On Wed, Mar 9, 2011 at 4:31 PM, John Sichi <jsi...@fb.com> wrote:
> Factor of 5 closely matches the results I got when I was testing.
>
> JVS
>
> On Mar 9, 2011, at 1:23 PM, Otis Gospodnetic wrote:
>
>> Hi,
>>
>> Biju's example shows a factor of 5 decrease in performance when Hive points
>> to
>> HBase tables.
>>
>> Does anyone know how much this factor varies? Is if often closer to 1 or is
>> is
>> more often close to 10?
>> Just trying to get a better feel for this...
>>
>> Thanks,
>> Otis
>> ----
>> Sematext :: http://sematext.com/ :: Solr - Lucene - Nutch
>> Lucene ecosystem search :: http://search-lucene.com/
>>
>>
>>
>> ----- Original Message ----
>>> From: John Sichi <jsi...@fb.com>
>>> To: "<user@hive.apache.org>" <user@hive.apache.org>
>>> Sent: Tue, March 8, 2011 1:05:34 AM
>>> Subject: Re: Performance between Hive queries vs. Hive over HBase queries
>>>
>>> Yes.
>>>
>>> JVS
>>>
>>> On Mar 7, 2011, at 9:59 PM, Biju Kaimal wrote:
>>>
>>>> Hi,
>>>>
>>>> I loaded a data set which has 1 million rows into both Hive and HBase
>>> tables.

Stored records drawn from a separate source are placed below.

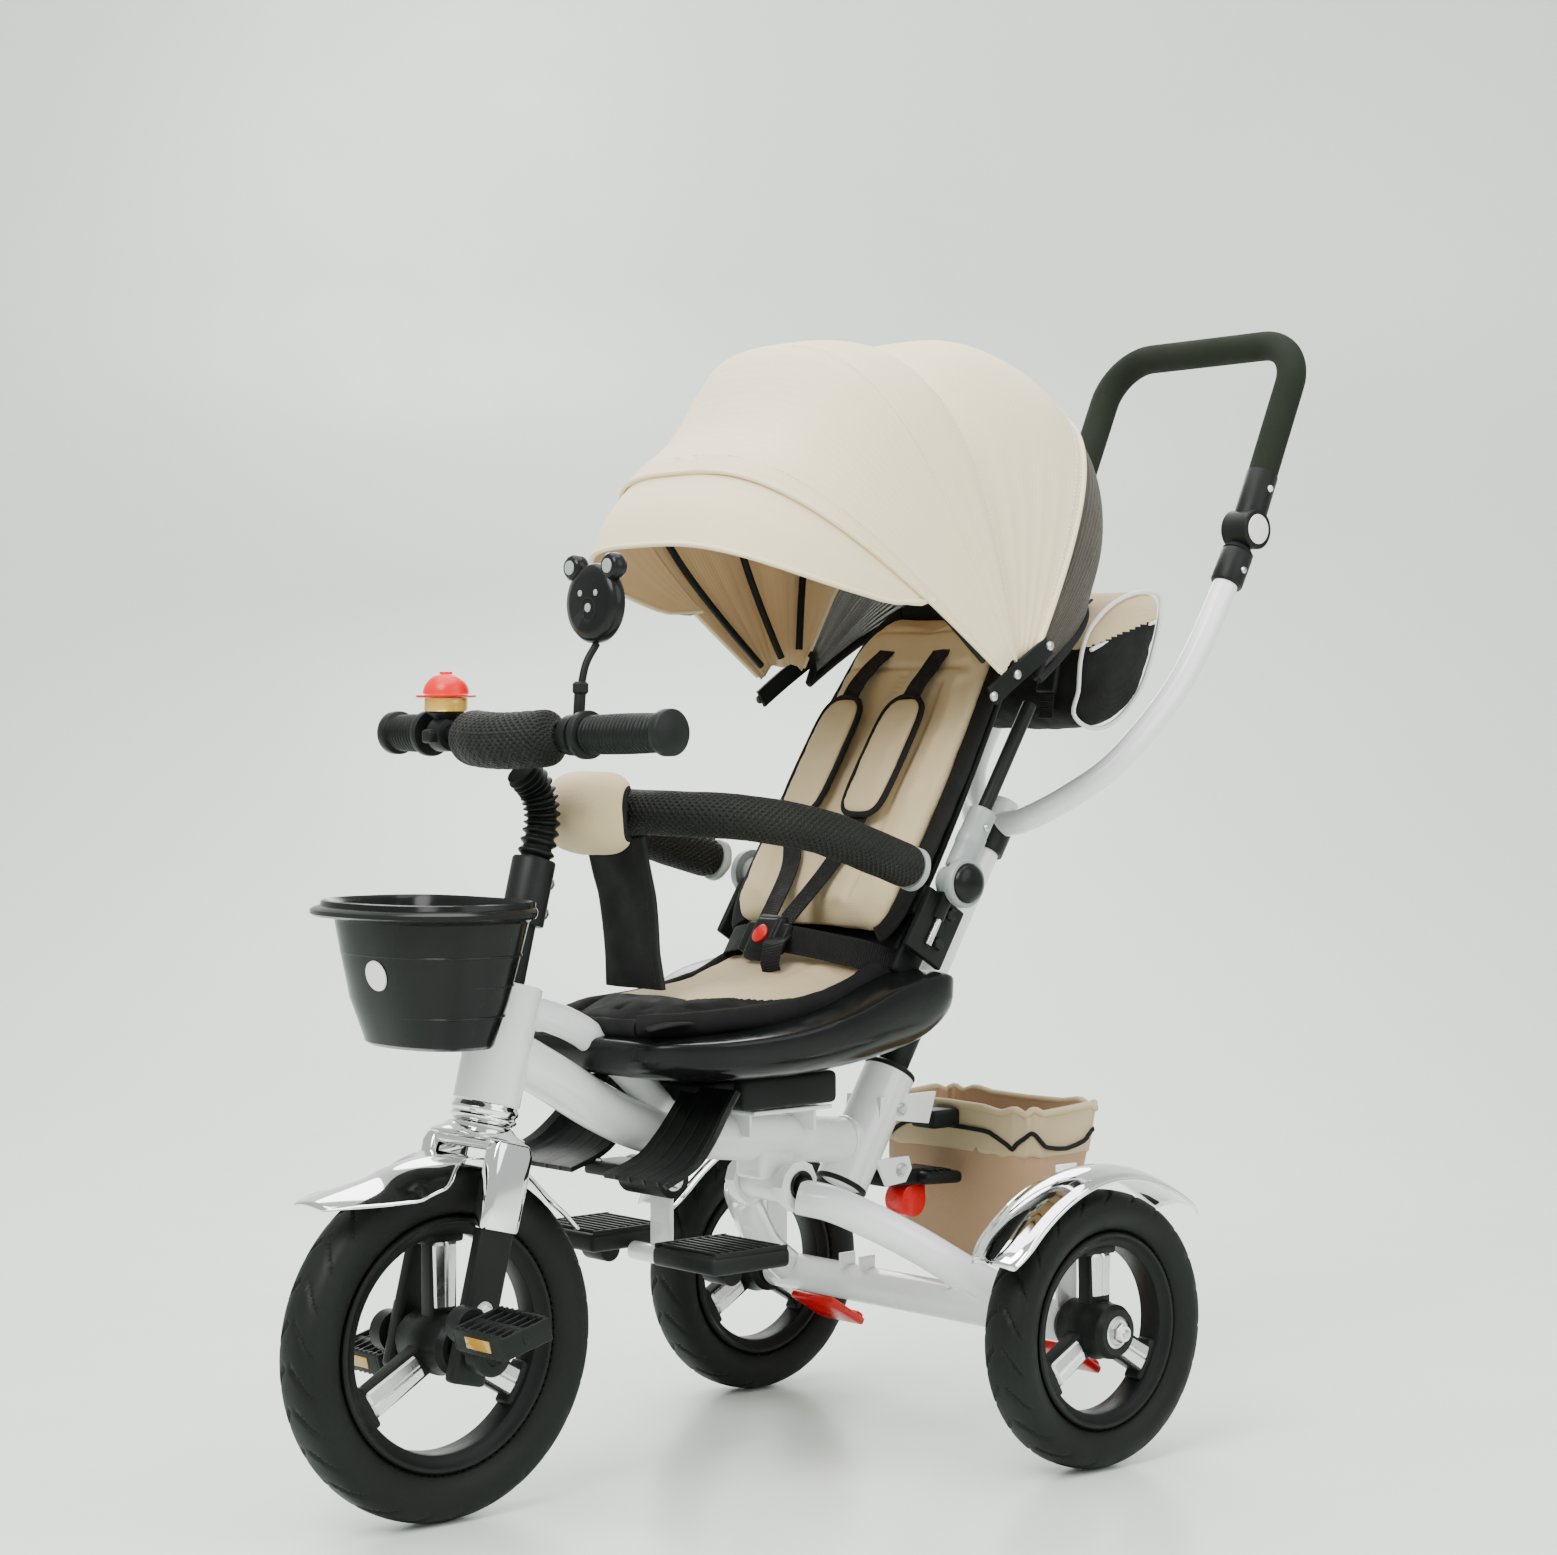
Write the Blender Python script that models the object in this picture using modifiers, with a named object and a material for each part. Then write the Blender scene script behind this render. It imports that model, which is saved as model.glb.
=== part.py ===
"""Children's tricycle with a parent handle, canopy, reclined seat and rear basket.

Metres, +Z up. The tricycle faces -Y and the child's left is +X. Every coordinate below is measured
from the point on the ground under the rear axle; the empty "tricycle" carries the whole model so
that the world origin is under the middle of its bounding box.
"""

import math

import bmesh
import bpy
from mathutils import Matrix, Vector

# Driving dimensions
REAR_AXLE_Y = 0.1331
WHEELBASE = 0.555
FRONT_RADIUS = 0.150
REAR_RADIUS = 0.125
HALF_TRACK = 0.233
TYRE_WIDTH = 0.050
WHEEL_STEPS = 32
HEAD_ANGLE = math.radians(14.04)
SEAT_LEAN = math.radians(31.8)
HUB = Vector((0, -WHEELBASE, FRONT_RADIUS))
STEER = Vector((0, math.sin(HEAD_ANGLE), math.cos(HEAD_ANGLE)))
POST_FOOT = Vector((0, -0.095, 0.240))
LEAN = Vector((0, math.sin(SEAT_LEAN), math.cos(SEAT_LEAN)))
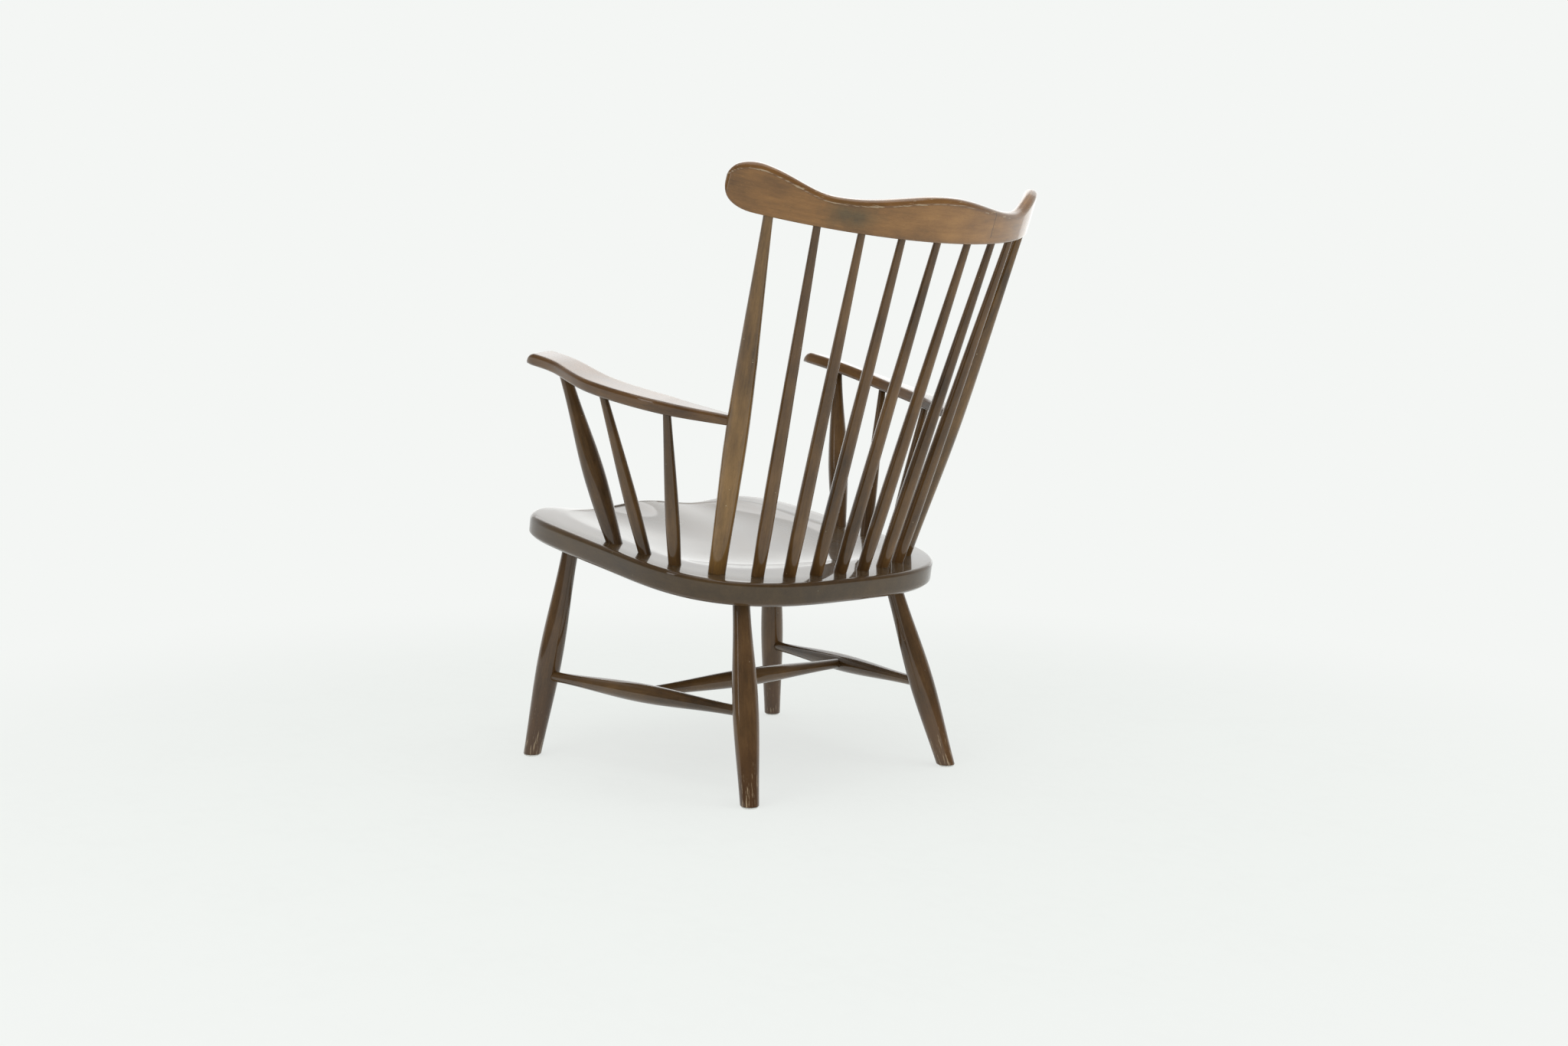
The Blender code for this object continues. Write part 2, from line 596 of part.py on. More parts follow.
def make_arm_uprights(side_name, side, stations, arm_name):
    kinds = (("arm_post", ARM_POST, POST_SIDES), ("arm_spindle_front", ARM_SPINDLE, SPINDLE_SIDES),
             ("arm_spindle_rear", ARM_SPINDLE, SPINDLE_SIDES))
    for (kind, shape, sides), foot, station in zip(kinds, ARM_FEET, stations[1:4]):
        low = on_seat(side * (SEAT_HALF_WIDTH - foot[0]), foot[1])
        high = station.to_3d()
        along = (high - low).normalized()
        start = low - along * BACK_TENON
        end = high + along * ARM_TENON
        turned(kind + "_" + side_name, start, end, shape, sides, BACK_TENON + NECK, ARM_TENON + NECK)
        socket("seat", start, end, shape["start"], sides, BACK_TENON)
        socket(arm_name, end, start, shape["end"], sides, ARM_TENON)


# Build

seat = make_seat()
crest_rail = make_crest_rail()
hosts = [seat, crest_rail]

for end_name, foot, splay in (("front", FRONT_FOOT, FRONT_SPLAY_RATIOS),
                              ("rear", REAR_FOOT, REAR_SPLAY_RATIOS)):
    for side_name, side in SIDES:
        hosts.append(make_leg("leg_" + end_name + "_" + side_name, foot, splay, side))

middles = []
for side_name, side in SIDES:
    ends = (at_height(FRONT_FOOT, FRONT_SPLAY_RATIOS, side, STRETCHER_HEIGHT),
            at_height(REAR_FOOT, REAR_SPLAY_RATIOS, side, STRETCHER_HEIGHT))
    radii = (leg_radius_at(STRETCHER_HEIGHT, FRONT_FOOT, FRONT_SPLAY_RATIOS, side),
             leg_radius_at(STRETCHER_HEIGHT, REAR_FOOT, REAR_SPLAY_RATIOS, side))
    name = "side_stretcher_" + side_name
    make_stretcher(name, ("leg_front_" + side_name, "leg_rear_" + side_name), ends, radii,
                   SIDE_STRETCHER, POST_SIDES)
    hosts.append(bpy.data.objects[name])
    middles.append((ends[0] + ends[1]) / 2.0)

make_stretcher("cross_stretcher", ("side_stretcher_left", "side_stretcher_right"), middles,
               (SIDE_STRETCHER["swell"], SIDE_STRETCHER["swell"]), CROSS_STRETCHER, POST_SIDES)

spindle_count = 0
for k in range(SPINDLES_EACH_SIDE, -SPINDLES_EACH_SIDE - 1, -1):
    spindle_count += 1
    x = k * SPINDLE_PITCH
    make_upright("back_spindle_" + str(spindle_count), on_seat(x, back_row(x)),
                 crest_point(bend_angle(k * CREST_PITCH), 0.0, 0.0), SPINDLE, SPINDLE_SIDES)

for side_name, side in SIDES:
    foot = on_seat(side * POST_SPREAD, back_row(POST_SPREAD))
    arc = side * CREST_POST_ARC
    head = crest_point(bend_angle(arc), 0.0, 0.0)
    post = make_upright("back_post_" + side_name, foot, head, POST, POST_SIDES)
    arm, stations, joint, along = make_arm("arm_" + side_name, side, foot, head)
    make_arm_uprights(side_name, side, stations, arm.name)

    # The arm's end is coped to the post, and a dowel holds the two together.
    bm = bmesh.new()
    length = (head - foot).length + BACK_TENON + CREST_TENON
    revolve(bm, turned_profile(length, BACK_TENON + NECK, CREST_TENON + NECK, POST, CLEARANCE), POST_SIDES,
            post.matrix_world)
    cut(arm, new_object(arm.name + "_coping", bm))
    in_post = joint - along * (POST["swell"] - ARM_DOWEL_IN_POST)
    in_arm = joint - along * (POST["swell"] + ARM_DOWEL_IN_ARM)
    bm = bmesh.new()
    revolve(bm, [(0.0, ARM_DOWEL_RADIUS), ((in_arm - in_post).length, ARM_DOWEL_RADIUS)], SPINDLE_SIDES)
    dowel = new_object("arm_dowel_" + side_name, bm, colour=(0.45, 0.30, 0.17), roughness=0.6, coat=0.0)
    dowel.matrix_world = axis_frame(in_post, in_arm)
    socket(arm.name, in_arm, in_post, ARM_DOWEL_RADIUS, SPINDLE_SIDES, ARM_DOWEL_IN_ARM)
    socket(post.name, in_post, in_arm, ARM_DOWEL_RADIUS, SPINDLE_SIDES, ARM_DOWEL_IN_POST)
    hosts += [arm, post]

for host in hosts:
    cut_sockets(host)

# The whole chair hangs from one empty, which puts the origin under the middle of its length.
chair = bpy.data.objects.new("chair", None)
bpy.context.scene.collection.objects.link(chair)
bpy.context.view_layer.update()
reach = [(obj.matrix_world @ vert.co).y for obj in (seat, crest_rail) for vert in obj.data.vertices]
chair.location.y = -(min(reach) + max(reach)) / 2.0
for obj in bpy.data.objects:
    if obj.type == "MESH":
        obj.parent = chair
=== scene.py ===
from math import asin, cos, pi, radians, sin, sqrt

import bmesh
import bpy
from mathutils import Matrix, Vector


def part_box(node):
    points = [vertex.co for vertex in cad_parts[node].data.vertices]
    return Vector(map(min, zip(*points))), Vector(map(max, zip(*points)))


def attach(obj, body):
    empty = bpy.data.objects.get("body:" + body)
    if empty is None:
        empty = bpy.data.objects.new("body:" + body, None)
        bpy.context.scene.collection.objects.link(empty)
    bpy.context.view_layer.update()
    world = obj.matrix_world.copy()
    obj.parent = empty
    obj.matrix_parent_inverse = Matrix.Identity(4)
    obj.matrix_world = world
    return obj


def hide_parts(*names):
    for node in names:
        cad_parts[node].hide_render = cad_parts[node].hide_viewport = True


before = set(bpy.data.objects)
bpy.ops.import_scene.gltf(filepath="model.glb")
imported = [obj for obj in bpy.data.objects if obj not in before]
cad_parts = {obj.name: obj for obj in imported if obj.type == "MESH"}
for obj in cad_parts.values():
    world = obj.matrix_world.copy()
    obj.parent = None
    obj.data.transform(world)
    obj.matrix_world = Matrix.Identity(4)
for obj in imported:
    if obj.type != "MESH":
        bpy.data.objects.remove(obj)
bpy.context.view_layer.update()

scene = bpy.context.scene
print("frame loaded:", len(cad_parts), "nodes")

# dark walnut stain on beech, under a clear lacquer; colours are linear, and pairs are a ramp's stops
stain = {
    "gathered": (0.046, 0.0245, 0.0095),   # where the stain lies thick
    "body": (0.112, 0.0590, 0.0210),
    "thin": (0.205, 0.1130, 0.0430),       # where it took less
    "edge": (0.105, 0.0440, 0.0150),       # handled edges, where it shows redder
    "bare": (0.420, 0.3100, 0.1950),       # rubbed or nicked through to the beech
    "speck": (0.420, 0.3500, 0.2500),
    "crack": (0.012, 0.0080, 0.0050),
    "bodyAt": 0.49,                        # the noise level of the body colour
    "gatheredBelow": 0.11,                 # how far under it the stain has gathered, for a figure of 1
    "thinAbove": 0.14,                     # and how far over it the stain is thin
    "darkTicks": ((0.27, 0.45), (0.36, 0.0)),
    "paleTicks": ((0.66, 0.0), (0.74, 0.35)),
    "speckCells": 125.0,                   # to a metre; a few of them hold a speck
    "speckDot": ((0.06, 0.8), (0.13, 0.0)),
    "edgeShare": 0.8,                      # how far a rubbed edge takes the edge colour
    "rubbedPush": 0.5,                     # how much rubbing helps the scratches through
    "worn": ((0.83, 0.0), (0.92, 1.0)),
    "roughness": 0.40,
    "blotchRoughness": 0.12,
    "wornRoughness": 0.2,
    "specular": 0.1,                       # of the wood under the lacquer
    "lacquerIor": 1.5,
    "fibreBump": 0.000008,                 # metres
    "ripple": 0.00002,                     # long waves in the lacquer, in metres
    "rippleScale": 25.0,
}

# scale, detail, roughness, scale along the grain, shift, and share in how deep the stain lies
woodNoise = {
    "cloud": (10.0, 2.0, 0.50, 0.45, (0.0, 0.0, 0.0), 0.46),
    "blotch": (52.0, 3.0, 0.55, 0.35, (4.0, 1.0, 2.0), 0.30),
    "streak": (240.0, 3.0, 0.55, 0.030, (0.0, 0.0, 0.0), 0.14),
    "fibre": (1000.0, 2.0, 0.55, 0.045, (0.0, 0.0, 0.0), 0.10),
    "tick": (1500.0, 1.0, 0.50, 0.13, (3.1, 1.7, 0.4), 0.0),
    "scratch": (420.0, 4.0, 0.62, 0.07, (1.0, 9.0, 2.0), 0.0),
}

def addNode(tree, kind, at, **settings):
    node = tree.nodes.new(kind)
    node.location = at
    for key, value in settings.items():
        setattr(node, key, value)
    return node

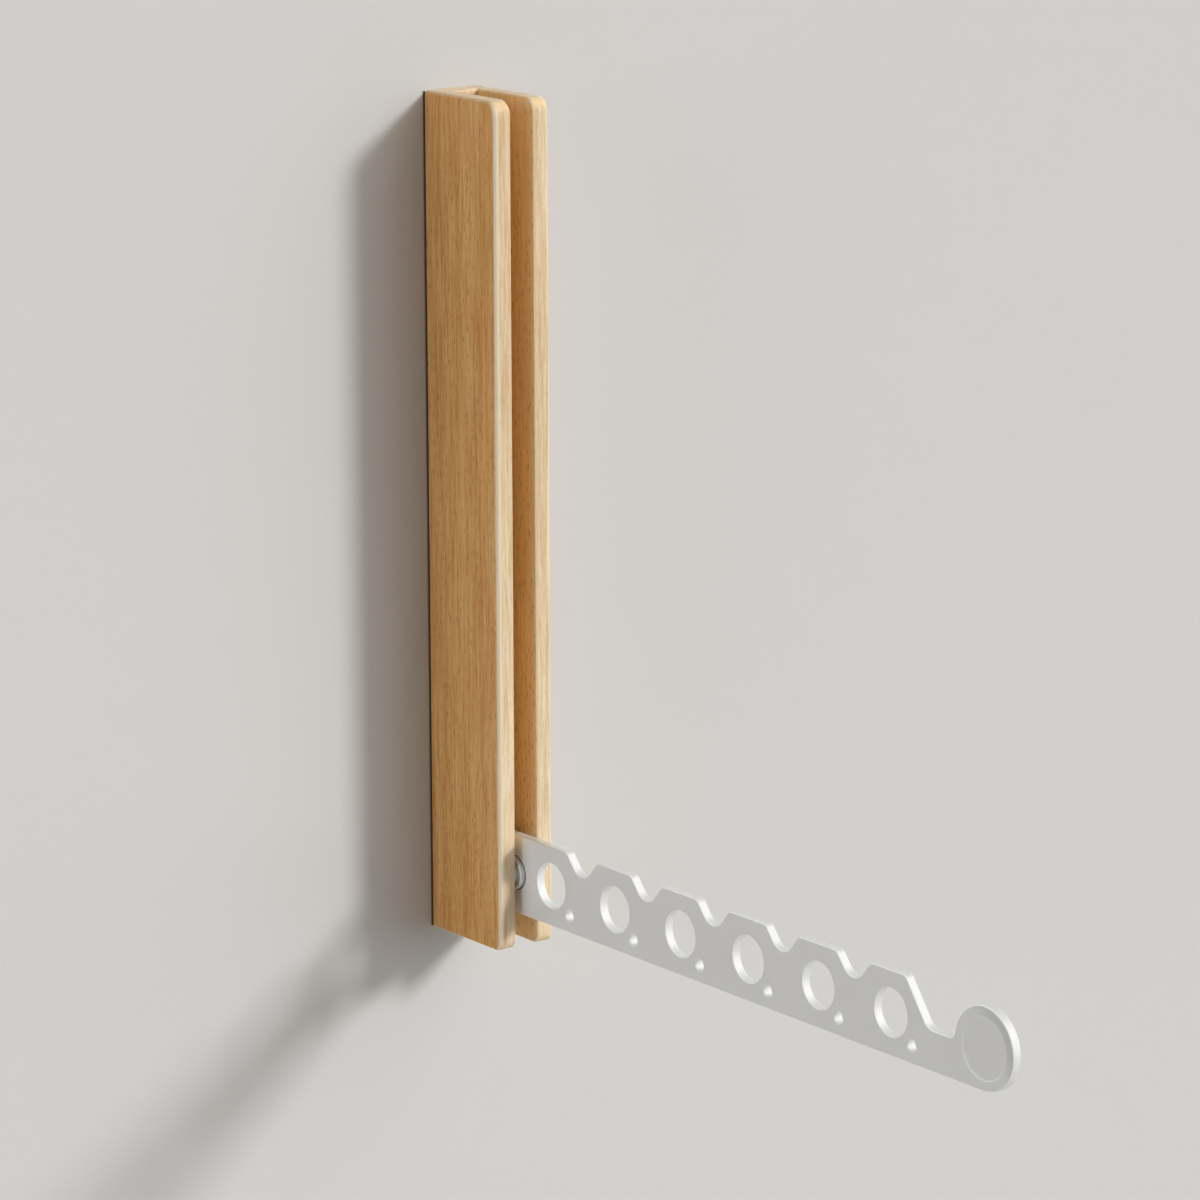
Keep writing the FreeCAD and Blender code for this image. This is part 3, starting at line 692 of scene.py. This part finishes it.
dress("fold_bumper", buffer_rubber("buffer_rubber"))


# ---- Arm ----
# A flat bar of aluminium, profiled and pierced on a milling machine: a row of large holes for hooks, a small
# hole beside each, rounded notches along the top, a deep valley and a round tip with a shallow finger dish.
# The faces are bead-blasted and anodised, and the milled edges are brighter, with a fine bevel all round.
ARM_THICKNESS = 4 * MM
ARM_HEIGHT = 33.5 * MM
ARM_LOWER_EDGE = -161.2 * MM
OUTLINE_BEVEL = 0.6 * MM
HOOK_HOLE_BEVEL = 0.35 * MM
SMALL_HOLE_BEVEL = 0.3 * MM
BEVEL_STEPS = 5
HOLE_LINE = 17 * MM
HOOK_HOLES = 6
HOLE_PITCH = 42.4 * MM
FIRST_HOLE_OUT = PIVOT_OUT + 25.2 * MM
HOOK_HOLE_RADIUS = 9.55 * MM
HOOK_HOLE_STEPS = 96
FIRST_SMALL_HOLE_OUT = FIRST_HOLE_OUT + 12.2 * MM
SMALL_HOLE_LINE = 7.1 * MM
SMALL_HOLE_RADIUS = 2.65 * MM
SMALL_HOLE_STEPS = 48
BUSH_SEAT_RADIUS = 5 * MM
BUSH_SEAT_STEPS = 96
RECESS_RADIUS = 7.4 * MM
RECESS_DEPTH = 0.6 * MM
RECESS_BEVEL_WIDTH = 0.8 * MM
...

For the HBase table, I created a corresponding Hive table so that
>>> the
>>> data in HBase can be queried from Hive QL. Both tables have a key column
>>> and a
>>> value column
>>>>
>>>> For the same query (select value, count(*) from table group by value), the
>>> Hive only query runs much faster (~ 30 seconds) as compared to Hive over
>>> HBase
>>> (~ 150 seconds).
>>>>
>>>> Is this expected?
>>>>
>>>> Regards,
>>>> Biju
>>>
>>>
>
>
There is going to be overhead. Data has to move
HDFS->RegionServer->TaskTracker. Another factor would be how many
column families are being spanned in your table search.